I prefer to hog out the old hole to include the spot where the new screws are going. Wax the pad and screws heavily and fill the enlarged holes with epoxy. Tape the pad exactly in place and shove the screws in tightly. When it cures the pad will be in the right place and the screws will be bedded and easily removable.
art
Sitka,

No offense taken and surely no offense intended, but I've used my method many times (8-10) and never had a drill bit move off center from where I intended it to go.

It's easy, use a center punch to tap a starter hole and drill slowly. "Piece of cake"

Having said that, I like your idea also, never thought of that.

There's more than one way to skin a cat. grin

Leftybolt

lefty
I went to the new way because I saw more than one example of a problem your way... Have also seen many successes your way. But the big difference IMO&E is that stock material can vary tremendously whether it is wood or plastic and my way covers them all...
art
Take a wooden golf tee, apply a little glue inside the stock screw hole. Tap in the golf tee. Cut the golf tee flush and / or sand to insure it is flat. Let glue set. Redrill new holes and does not matter if it over laps over golf tee. I have used this method for over 20 years and works great!
Done it many, many times by carving out an over sized toothpick outta douglas fir...standard scrap 2X4 material.

'Tis softer than the wood stock and that's the point. Dipped in glue of choice it can be pounded into place and it will reach the bottom of the old hole due to the toothpick shape, completely filling it. Being softer it will compress and form to the old hole less any risk of splitting the stock as might happen with a hard wood "dowel".

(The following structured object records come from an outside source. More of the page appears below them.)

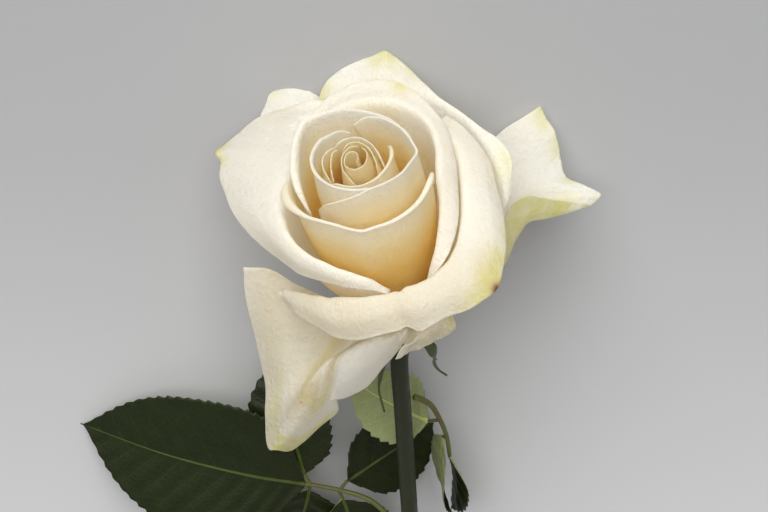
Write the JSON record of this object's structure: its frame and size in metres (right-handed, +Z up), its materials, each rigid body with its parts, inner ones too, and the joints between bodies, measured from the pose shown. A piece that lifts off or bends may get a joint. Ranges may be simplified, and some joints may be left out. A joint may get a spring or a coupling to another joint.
{
  "type": "cut rose",
  "caption": "Single cream garden rose in full bloom lying on its side, with loosely opened layered petals, sepals, a straight cut stem and compound leaves.",
  "frame": {"origin": "on the surface the rose lies on, under the middle of its bounding box", "axes": "+Y along the lying stem towards the bloom, +Z up from the surface, +X towards the side away from the larger leaf"},
  "size_m": [0.1618, 0.304, 0.077],
  "materials": {
    "petal": "matte",
    "stem": "satin",
    "sepal": "matte",
    "leaf": "satin",
    "leaf_stalk": "satin"
  },
  "bodies": {
    "root": {"stem": "stem", "petal_01_heart": "petal", "petal_02": "petal", "petal_03": "petal", "petal_04": "petal", "petal_05": "petal", "petal_06": "petal", "petal_07": "petal", "petal_08": "petal", "petal_09": "petal", "petal_10": "petal", "petal_11": "petal", "petal_12": "petal", "petal_13": "petal", "petal_14": "petal", "petal_15": "petal", "petal_16": "petal", "petal_17": "petal", "petal_18": "petal", "petal_19": "petal", "petal_20": "petal", "sepal_1": "sepal", "sepal_2": "sepal", "sepal_3": "sepal", "sepal_4": "sepal", "sepal_5": "sepal", "leaf_a_stalk": "leaf_stalk", "leaf_a_leaflet_1": "leaf", "leaf_a_leaflet_2": "leaf", "leaf_a_leaflet_3": "leaf", "leaf_a_leaflet_4": "leaf", "leaf_a_leaflet_5": "leaf", "leaf_b_stalk": "leaf_stalk", "leaf_b_leaflet_1": "leaf", "leaf_b_leaflet_2": "leaf", "leaf_b_leaflet_3": "leaf"}
  },
  "joints": []
}
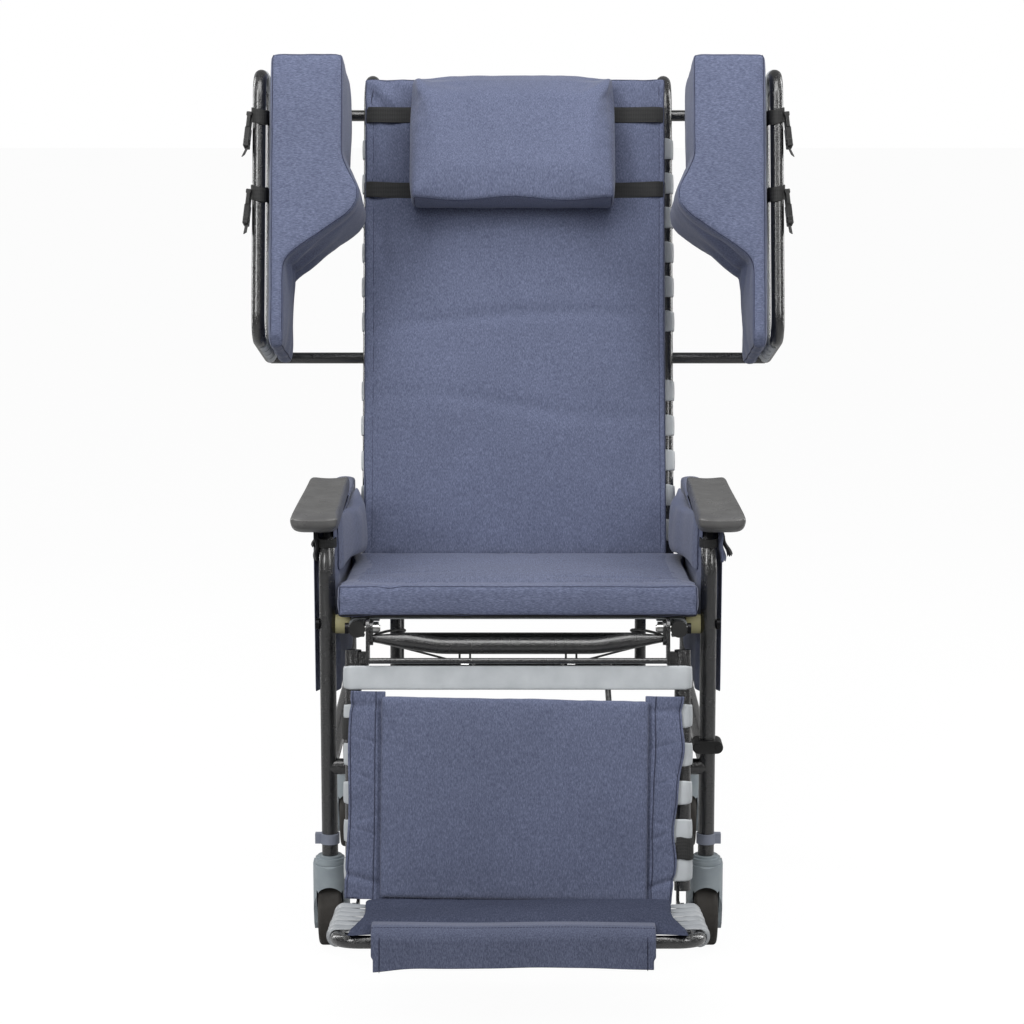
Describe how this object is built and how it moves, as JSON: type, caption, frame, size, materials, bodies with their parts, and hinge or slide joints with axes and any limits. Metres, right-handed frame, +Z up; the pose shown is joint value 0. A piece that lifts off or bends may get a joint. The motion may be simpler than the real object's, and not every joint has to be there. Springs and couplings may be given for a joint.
{
  "type": "patient recliner chair",
  "caption": "Tubular care recliner with padded seat, tall back, sliding side wings, head pillow, lifting legrest, folding footrest and casters.",
  "frame": {"origin": "on the floor, on the symmetry plane, midway between the front and rear caster stems", "axes": "+Z up, +Y towards the back of the chair, +X to the right of someone looking at the chair from the front"},
  "size_m": [0.8966, 1.2685, 1.408],
  "materials": {
    "frame_paint": "hammered gloss",
    "upholstery": "woven",
    "strap_vinyl": "satin",
    "webbing": "ribbed",
    "arm_pad_skin": "satin",
    "nylon_spacer": "satin",
    "zinc": "plated",
    "polished_rod": "polished",
    "spring_paint": "satin",
    "black_plastic": "satin",
    "clip_plastic": "satin",
    "caster_plastic": "satin",
    "tyre": "matte"
  },
  "bodies": {
    "base": {"side_frame_left": "frame_paint", "side_frame_right": "frame_paint", "base_cross_tubes": "frame_paint", "arm_pad_left": "arm_pad_skin", "arm_pad_right": "arm_pad_skin", "side_panel_left": "upholstery", "side_panel_right": "upholstery", "tilt_spacers": "nylon_spacer", "base_fasteners": "zinc", "leg_clips": "clip_plastic", "accessory_clamp": "black_plastic", "caster_sockets": "caster_plastic"},
    "seat": {"seat_frame": "frame_paint", "seat_plugs": "black_plastic", "seat_straps": "strap_vinyl", "seat_cushion": "upholstery", "seat_fasteners": "zinc"},
    "back": {"back_frame": "frame_paint", "back_straps": "strap_vinyl", "back_pad": "upholstery", "head_pillow": "upholstery", "pillow_webbing": "webbing", "handle_grip": "arm_pad_skin"},
    "lever_tilt": {"lever_tilt": "black_plastic"},
    "lever_recline": {"lever_recline": "black_plastic"},
    "wing_left": {"wing_frame_left": "frame_paint", "wing_straps_left": "strap_vinyl", "wing_pad_left": "upholstery", "wing_webbing_left": "webbing"},
    "wing_right": {"wing_frame_right": "frame_paint", "wing_straps_right": "strap_vinyl", "wing_pad_right": "upholstery", "wing_webbing_right": "webbing"},
    "legrest": {"legrest_frame": "frame_paint", "legrest_crank": "frame_paint", "legrest_straps": "strap_vinyl", "calf_pad": "upholstery"},
    "footrest": {"footrest_frame": "frame_paint", "footrest_straps": "strap_vinyl", "foot_pad": "upholstery"},
    "legrest_spring_barrels": {"legrest_spring_cylinders": "spring_paint"},
    "legrest_spring_rods": {"legrest_spring_rods": "polished_rod"},
    "tilt_spring_barrel": {"tilt_spring_cylinder": "spring_paint"},
    "tilt_spring_rod": {"tilt_spring_rod": "polished_rod"},
    "recline_spring_barrel": {"recline_spring_cylinder": "spring_paint"},
    "recline_spring_rod": {"recline_spring_rod": "polished_rod"},
    "fork_fl": {"caster_fork_fl": "caster_plastic"},
    "wheel_fl": {"caster_tyre_fl": "tyre", "caster_hub_fl": "caster_plastic"},
    "fork_fr": {"caster_fork_fr": "caster_plastic"},
    "wheel_fr": {"caster_tyre_fr": "tyre", "caster_hub_fr": "caster_plastic"},
    "fork_rl": {"caster_fork_rl": "caster_plastic"},
    "wheel_rl": {"caster_tyre_rl": "tyre", "caster_hub_rl": "caster_plastic"},
    "pedal_rl": {"brake_pedal_rl": "caster_plastic"},
    "fork_rr": {"caster_fork_rr": "caster_plastic"},
    "wheel_rr": {"caster_tyre_rr": "tyre", "caster_hub_rr": "caster_plastic"},
    "pedal_rr": {"brake_pedal_rr": "caster_plastic"}
  },
  "joints": [
    {"name": "seat_tilt", "type": "hinge", "parent": "base", "child": "seat", "pos_m": [0, -0.28, 0.529], "axis": [-1, 0, 0], "range_deg": [0, 25]},
    {"name": "back_recline", "type": "hinge", "parent": "seat", "child": "back", "pos_m": [0, 0.1589, 0.4983], "axis": [-1, 0, 0], "range_deg": [0, 40]},
    {"name": "legrest_lift", "type": "hinge", "parent": "seat", "child": "legrest", "pos_m": [0, -0.3319, 0.5326], "axis": [-1, 0, 0], "range_deg": [0, 70]},
    {"name": "footrest_fold", "type": "hinge", "parent": "legrest", "child": "footrest", "pos_m": [0, -0.42117, 0.11294], "axis": [-1, 0, 0], "range_deg": [0, 45]},
    {"name": "wing_slide_left", "type": "slide", "parent": "back", "child": "wing_left", "axis": [-1, 0, 0], "range_m": [-0.07, 0.03]},
    {"name": "wing_slide_right", "type": "slide", "parent": "back", "child": "wing_right", "axis": [1, 0, 0], "range_m": [-0.07, 0.03]},
    {"name": "lever_tilt_squeeze", "type": "hinge", "parent": "back", "child": "lever_tilt", "pos_m": [0.145, 0.48144, 1.31658], "axis": [1, 0, 0], "range_deg": [0, 20]},
    {"name": "lever_recline_squeeze", "type": "hinge", "parent": "back", "child": "lever_recline", "pos_m": [-0.145, 0.48144, 1.31658], "axis": [1, 0, 0], "range_deg": [0, 20]},
    {"name": "legrest_spring_swing", "type": "hinge", "parent": "seat", "child": "legrest_spring_barrels", "pos_m": [0, 0.08901, 0.37288], "axis": [-1, 0, 0], "range_deg": [-1, 5]},
    {"name": "legrest_spring_stroke", "type": "slide", "parent": "legrest_spring_barrels", "child": "legrest_spring_rods", "axis": [0, -0.9729, 0.2314], "range_m": [0, 0.068]},
    {"name": "tilt_spring_swing", "type": "hinge", "parent": "base", "child": "tilt_spring_barrel", "pos_m": [0, -0.255, 0.306], "axis": [-1, 0, 0], "range_deg": [0, 30]},
    {"name": "tilt_spring_stroke", "type": "slide", "parent": "tilt_spring_barrel", "child": "tilt_spring_rod", "axis": [0, 0.9816, 0.1908], "range_m": [-0.1, 0]},
    {"name": "recline_spring_swing", "type": "hinge", "parent": "seat", "child": "recline_spring_barrel", "pos_m": [0, 0.13689, 0.36953], "axis": [-1, 0, 0], "range_deg": [0, 28]},
    {"name": "recline_spring_stroke", "type": "slide", "parent": "recline_spring_barrel", "child": "recline_spring_rod", "axis": [0, 0.2959, 0.9552], "range_m": [-0.035, 0]},
    {"name": "caster_swivel_fl", "type": "hinge", "parent": "base", "child": "fork_fl", "pos_m": [-0.297, -0.28, 0.15], "axis": [0, 0, 1], "continuous": true},
    {"name": "caster_spin_fl", "type": "hinge", "parent": "fork_fl", "child": "wheel_fl", "pos_m": [-0.297, -0.246, 0.0625], "axis": [1, 0, 0], "continuous": true},
    {"name": "caster_swivel_fr", "type": "hinge", "parent": "base", "child": "fork_fr", "pos_m": [0.297, -0.28, 0.15], "axis": [0, 0, 1], "continuous": true},
    {"name": "caster_spin_fr", "type": "hinge", "parent": "fork_fr", "child": "wheel_fr", "pos_m": [0.297, -0.246, 0.0625], "axis": [1, 0, 0], "continuous": true},
    {"name": "caster_swivel_rl", "type": "hinge", "parent": "base", "child": "fork_rl", "pos_m": [-0.297, 0.28, 0.15], "axis": [0, 0, 1], "continuous": true},
    {"name": "caster_spin_rl", "type": "hinge", "parent": "fork_rl", "child": "wheel_rl", "pos_m": [-0.297, 0.314, 0.0625], "axis": [1, 0, 0], "continuous": true},
    {"name": "brake_press_rl", "type": "hinge", "parent": "fork_rl", "child": "pedal_rl", "pos_m": [-0.297, 0.364, 0.118], "axis": [-1, 0, 0], "range_deg": [0, 12]},
    {"name": "caster_swivel_rr", "type": "hinge", "parent": "base", "child": "fork_rr", "pos_m": [0.297, 0.28, 0.15], "axis": [0, 0, 1], "continuous": true},
    {"name": "caster_spin_rr", "type": "hinge", "parent": "fork_rr", "child": "wheel_rr", "pos_m": [0.297, 0.314, 0.0625], "axis": [1, 0, 0], "continuous": true},
    {"name": "brake_press_rr", "type": "hinge", "parent": "fork_rr", "child": "pedal_rr", "pos_m": [0.297, 0.364, 0.118], "axis": [-1, 0, 0], "range_deg": [0, 12]}
  ],
  "couplings": [
    {"joint": "legrest_spring_swing", "follows": "legrest_lift", "ratio": 0.041975},
    {"joint": "legrest_spring_stroke", "follows": "legrest_lift", "m_per_rad": 0.052406},
    {"joint": "tilt_spring_swing", "follows": "seat_tilt", "ratio": 1.1202},
    {"joint": "tilt_spring_stroke", "follows": "seat_tilt", "m_per_rad": -0.21971},
    {"joint": "recline_spring_swing", "follows": "back_recline", "ratio": 0.65177},
    {"joint": "recline_spring_stroke", "follows": "back_recline", "m_per_rad": -0.045257}
  ]
}
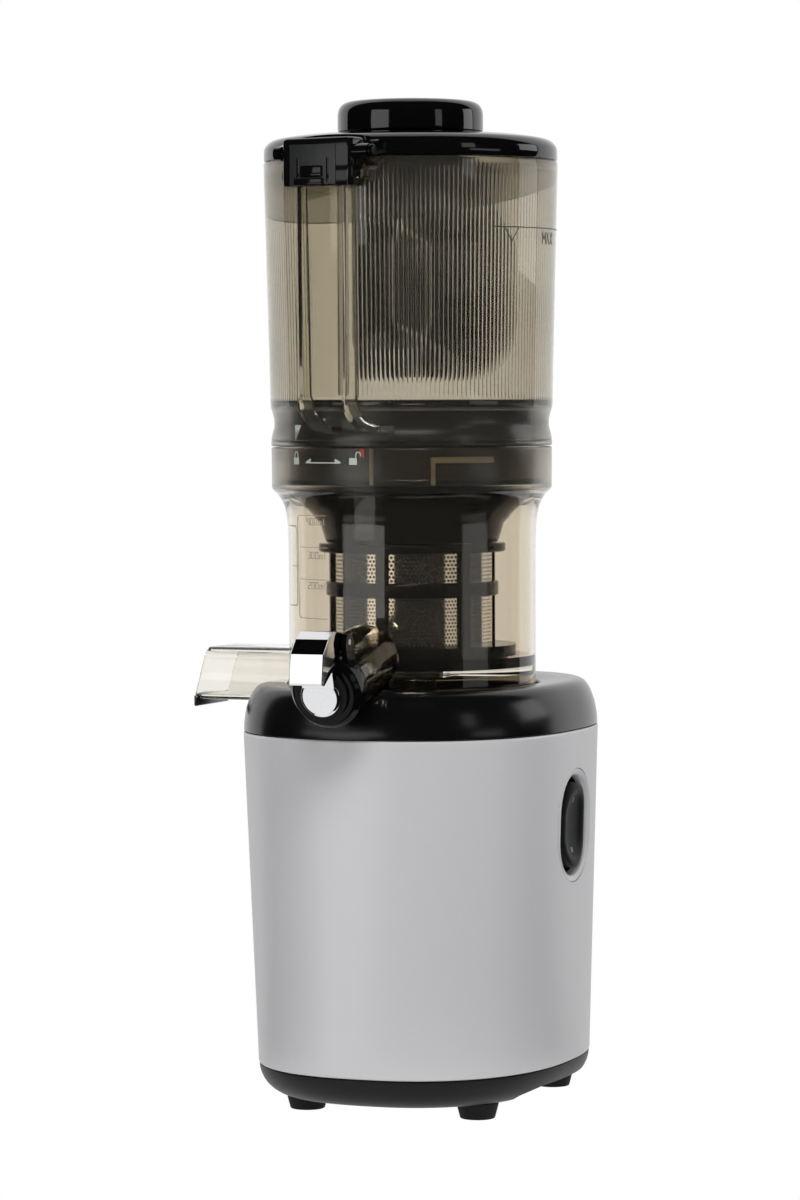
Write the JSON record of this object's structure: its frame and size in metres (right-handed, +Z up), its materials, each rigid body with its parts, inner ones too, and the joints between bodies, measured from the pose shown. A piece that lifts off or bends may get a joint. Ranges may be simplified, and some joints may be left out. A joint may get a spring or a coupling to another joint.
{
  "type": "cold press juicer",
  "caption": "Upright cold press juicer: silver motor base, clear juicing bowl with spout and pulp chute, and a tall ribbed clear hopper with a hinged black lid and a round pusher.",
  "frame": {"origin": "centre of the bounding box at the level of the rubber feet", "axes": "+Z up, -Y the front with the juice spout, -X the side with the pulp chute, +X the side with the rocker switch"},
  "size_m": [0.1904, 0.248, 0.4921],
  "materials": {
    "rubber_feet": "rubber",
    "base_tray": "matte plastic",
    "base_screws": "brushed steel",
    "body_shell": "painted metal",
    "top_cover": "gloss plastic",
    "cord_gland": "rubber",
    "switch_bezel": "painted metal",
    "switch_housing": "matte plastic",
    "rocker_switch": "matte plastic",
    "rocker_pin": "brushed steel",
    "control_board": "matte plastic",
    "motor_mounts": "rubber",
    "motor_lower_bracket": "aluminium",
    "motor_upper_bracket": "aluminium",
    "motor_stator": "brushed steel",
    "motor_windings": "brass",
    "motor_bearings": "brushed steel",
    "motor_rotor": "brushed steel",
    "motor_shaft": "brushed steel",
    "cooling_fan": "matte plastic",
    "motor_pinion": "brushed steel",
    "gearbox_case": "aluminium",
    "gearbox_plate": "aluminium",
    "gearbox_screws": "brushed steel",
    "intermediate_pin": "brushed steel",
    "intermediate_gear": "matte plastic",
    "output_gear": "matte plastic",
    "output_shaft": "brushed steel",
    "output_bearing": "brushed steel",
    "shaft_seal": "rubber",
    "bowl": "glass",
    "bowl_seal": "rubber",
    "pulp_chute": "glass",
    "pulp_seal": "rubber",
    "spout_collar": "gloss plastic",
    "spout_cap": "chrome",
    "spout_cap_seal": "rubber",
    "spout_cap_pin": "brushed steel",
    "strainer_frame": "gloss plastic",
    "strainer_sieve": "brushed steel",
    "auger": "gloss plastic",
    "hopper": "glass",
    "hopper_seal": "rubber",
    "feed_funnel": "gloss plastic",
    "hopper_channel": "glass",
    "hinge_block": "gloss plastic",
    "hinge_pin": "brushed steel",
    "interlock_rod": "gloss plastic",
    "lid": "gloss plastic",
    "pusher": "gloss plastic",
    "pusher_cap": "gloss plastic"
  },
  "bodies": {
    "base": {"rubber_feet": "rubber_feet", "base_tray": "base_tray", "base_screws": "base_screws", "body_shell": "body_shell", "top_cover": "top_cover", "cord_gland": "cord_gland", "switch_bezel": "switch_bezel", "switch_housing": "switch_housing", "rocker_pin": "rocker_pin", "control_board": "control_board", "motor_mounts": "motor_mounts", "motor_lower_bracket": "motor_lower_bracket", "motor_upper_bracket": "motor_upper_bracket", "motor_stator": "motor_stator", "motor_windings": "motor_windings", "motor_bearings": "motor_bearings", "gearbox_case": "gearbox_case", "gearbox_plate": "gearbox_plate", "gearbox_screws": "gearbox_screws", "intermediate_pin": "intermediate_pin", "output_bearing": "output_bearing", "shaft_seal": "shaft_seal"},
    "rocker": {"rocker_switch": "rocker_switch"},
    "motor_rotor": {"motor_rotor": "motor_rotor", "motor_shaft": "motor_shaft", "cooling_fan": "cooling_fan", "motor_pinion": "motor_pinion"},
    "intermediate": {"intermediate_gear": "intermediate_gear"},
    "output": {"output_gear": "output_gear", "output_shaft": "output_shaft"},
    "bowl": {"bowl": "bowl", "bowl_seal": "bowl_seal", "pulp_chute": "pulp_chute", "pulp_seal": "pulp_seal", "spout_collar": "spout_collar", "spout_cap_pin": "spout_cap_pin", "strainer_frame": "strainer_frame", "strainer_sieve": "strainer_sieve"},
    "spout_cap": {"spout_cap": "spout_cap", "spout_cap_seal": "spout_cap_seal"},
    "auger": {"auger": "auger"},
    "hopper": {"hopper": "hopper", "hopper_seal": "hopper_seal", "feed_funnel": "feed_funnel", "hopper_channel": "hopper_channel", "hinge_block": "hinge_block", "hinge_pin": "hinge_pin"},
    "interlock": {"interlock_rod": "interlock_rod"},
    "lid": {"lid": "lid"},
    "pusher": {"pusher": "pusher", "pusher_cap": "pusher_cap"}
  },
  "joints": [
    {"name": "rotor_spin", "type": "hinge", "parent": "base", "child": "motor_rotor", "pos_m": [-0.00136, 0.02827, 0.06], "axis": [0, 0, 1], "continuous": true},
    {"name": "intermediate_spin", "type": "hinge", "parent": "base", "child": "intermediate", "pos_m": [0.01385, 0.06089, 0.13], "axis": [0, 0, 1], "continuous": true},
    {"name": "output_spin", "type": "hinge", "parent": "base", "child": "output", "pos_m": [0.01385, 0.01214, 0.15], "axis": [0, 0, 1], "continuous": true},
    {"name": "auger_spin", "type": "hinge", "parent": "bowl", "child": "auger", "pos_m": [0.01385, 0.01214, 0.25], "axis": [0, 0, 1], "continuous": true},
    {"name": "power_rocker", "type": "hinge", "parent": "base", "child": "rocker", "pos_m": [0.08469, 0.02582, 0.13928], "axis": [0, 1, 0], "range_deg": [-6, 6]},
    {"name": "bowl_lift", "type": "slide", "parent": "base", "child": "bowl", "axis": [0, 0, 1], "range_m": [0, 0.05]},
    {"name": "spout_cap_hinge", "type": "hinge", "parent": "bowl", "child": "spout_cap", "pos_m": [0.01385, -0.09748, 0.23398], "axis": [-1, 0, 0], "range_deg": [0, 95]},
    {"name": "hopper_twist", "type": "hinge", "parent": "bowl", "child": "hopper", "pos_m": [0.01385, 0.01214, 0.3242], "axis": [0, 0, 1], "range_deg": [0, 31]},
    {"name": "lid_hinge", "type": "hinge", "parent": "hopper", "child": "lid", "pos_m": [-0.00258, -0.06513, 0.4639], "axis": [0.9781, -0.2079, 0], "range_deg": [0, 100]},
    {"name": "pusher_slide", "type": "slide", "parent": "lid", "child": "pusher", "axis": [0, 0, 1], "range_m": [0, 0.11]},
    {"name": "interlock_slide", "type": "slide", "parent": "hopper", "child": "interlock", "axis": [0, 0, 1], "range_m": [0, 0.004]}
  ],
  "couplings": [
    {"joint": "intermediate_spin", "follows": "rotor_spin", "ratio": -0.2},
    {"joint": "output_spin", "follows": "rotor_spin", "ratio": 0.04375},
    {"joint": "auger_spin", "follows": "rotor_spin", "ratio": 0.04375},
    {"joint": "interlock_slide", "follows": "lid_hinge", "m_per_rad": 0.002292}
  ]
}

The glue will set hard from the "clamping" of being pounded into the hole and will "lock" into place in the old screw threads.

The trick to keeping a drillbit from wandering is to drill a very small pilot hole first, then drill the hole size needed. Drillin' end grain with an 1/8" drill bit is a piece of cake anyway.....

I've many pads installed with course threaded galvanized dry wall screws, 1 5/8". They bite hard, they are way easy to drive in due to the deep phillips drive (way less likely to strip out as do the elcheapo screws included with a pad), and the bugle head centers itself up in the pads screw hole which locks the thing from moving sided to side.

I've carved the pegs, glued 'em in, drilled the holes, and installed the pad....all in about 5 minutes. 'Tis an easy fix.
I have used those "soft" wooden dowels that hold top and bottom of cabinets together. Fairly soft wood, easy to taper bthe end. I coat them with "Gorilla" glue and tap them in. Then drill new holes to mount the pad.